Jambi - Danau Gunung Tujuh bagai magnet di antara gunung-gunung vulkanik yang mengelilinginya. Setelah hujan berhenti sore itu, gunung-gunung yang berada pada ketinggian 1.950 meter di atas permukaan laut tersebut seakan berkaca pada sekeliling permukaan air danau seluas 12 kilometer persegi.
Pemandangannya meluruhkan letih yang kami rasakan selama tiga setengah jam perjalanan menanjak. Beratnya beban bawaan dalam ransel seperti tak berarti lagi karena tepat di depan mata adalah hamparan mahaindah.
Kami belum lagi mencapai tepian danau, yang merupakan akhir pendakian. Namun, dari jarak sekitar 30 meter, pencapaian itu telah menampakkan diri dari balik rimbunnya pepohonan tua. Langkah kaki tertahan begitu saja dan diri termangu menikmati keindahannya.
Cerita dari sejumlah teman ternyata tidak salah. Sesuai dengan namanya, kami dapat menikmati deretan tujuh gunung yang membentuk formasi mengelilingi sebuah danau vulkanik.

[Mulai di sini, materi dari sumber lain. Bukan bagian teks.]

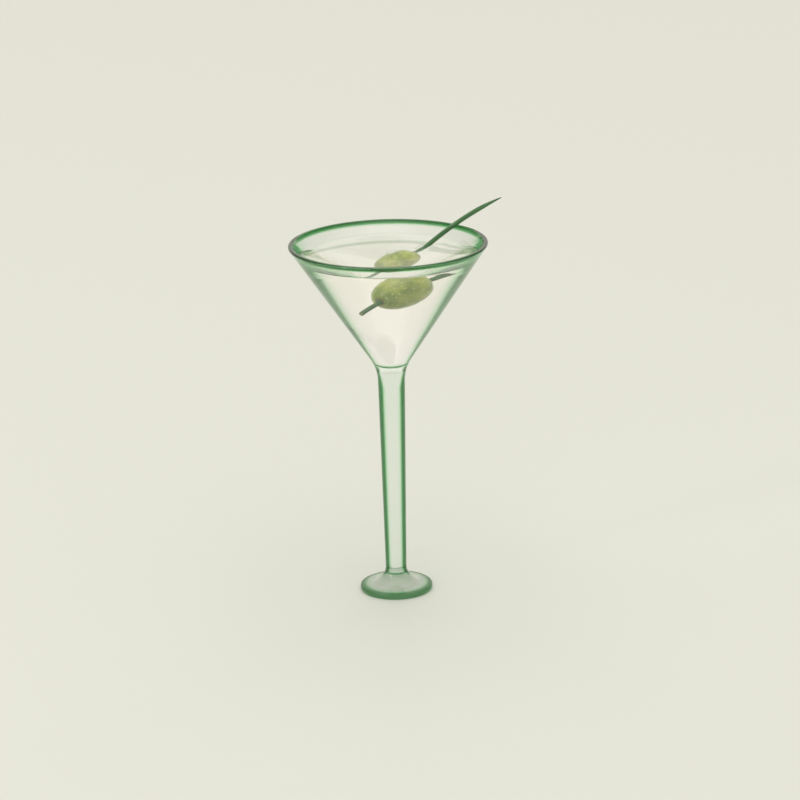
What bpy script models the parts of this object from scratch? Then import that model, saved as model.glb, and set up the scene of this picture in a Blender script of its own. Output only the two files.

Gunung-gunung itu adalah Hulu Tebo dengan ketinggian 2.525 meter di atas permukaan laut (dpl), Hulu Sangir (2.330 meter dpl), Mandura Besi (2.418 meter dpl), Selasih (2.230 meter dpl), Jar Panggang (2.469 meter dpl), dan puncak paling tinggi, yaitu Gunung Tujuh (2.732 meter dpl), sedangkan satu gunung lagi tidak bernama karena hanya pecahan kecil dari sebuah gunung besar yang pernah meletus.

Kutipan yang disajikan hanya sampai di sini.